Tener un tío-abuelo es un lujo. Yo lo tuve. Ese hermano de mi abuelo que fue un solterón en toda regla, sin sospecha ninguna (entonces no existían los gays)

 

Él, yo creo, que se quedó soltero por lo tacaño que era. Compraba las naranjas de una en una. Cambiaba su boina cuando ya el color negro era una sombra parduzca sobre su cabeza. Pedía de cena seis sardinas para cenar y guardaba tres para el día siguiente, porque decía que comerse media docena de sardinas era un derroche. Te daba una peseta el día de la fiesta del pueblo, no sin advertirte antes que no la malgastaras, que tenías una hucha y que no se te olvidara nunca que “el ahorro y la economía eran la mejor lotería”.

 

Él nunca me contó un cuento.

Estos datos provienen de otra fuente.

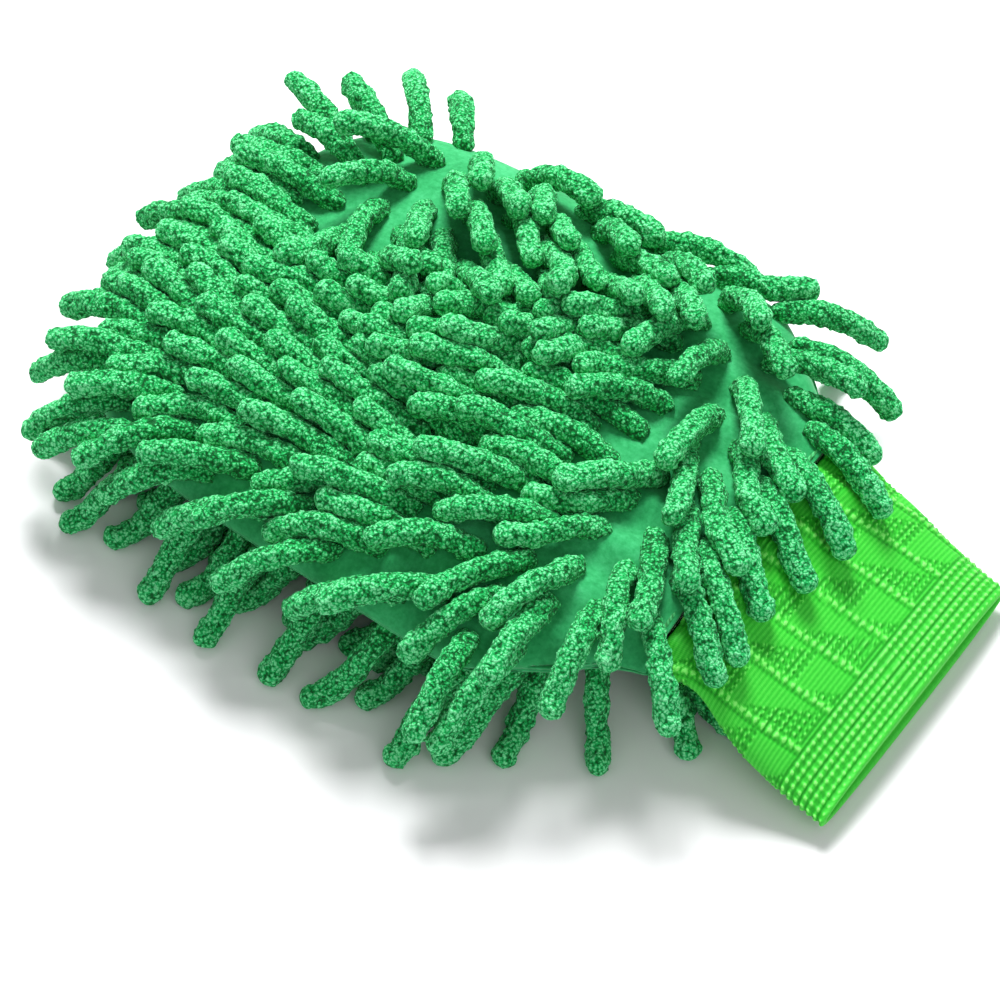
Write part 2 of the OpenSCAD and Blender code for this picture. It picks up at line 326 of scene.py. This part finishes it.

Era “orusco”, así se les llama a los huraños en mi pueblo. Se sentaba, sólo, a la lumbre y miraba eternamente las llamas, y echaba sarmiento, tras sarmiento, al fuego, yo creo que esperando siempre a ver si alguno, milagrosamente, no se quemaba.

 

Hablaba poco, y si, alguna vez, le vi un atisbo de entusiasmo era recordando a su madre, la bisabuela María, a la que nadie se podía comparar. Posiblemente no encontró moza digna de sustituir a ésta.

 

Murió muy mayor y muy atormentado. Yo, muy pequeña, recuerdo sus lamentos de dolor en la noche cuando, por casualidad me despertaban los gritos tristes por su pierna amputada.

 

Su muerte provocó alteraciones y malestares en la familia, puesto que había que heredarle y, a la hora de situación tal, se olvidan fácilmente los afectos.

 

Guardo su recuerdo con mucho cariño porque estoy segura, intuyo,  que dentro de su aparente mal genio yo era su sobrina-nieta favorita y él, para mí, suponía tener algo poco corriente, algo que no tenían mis amigas, un estupendo tío-abuelo-Victoriano.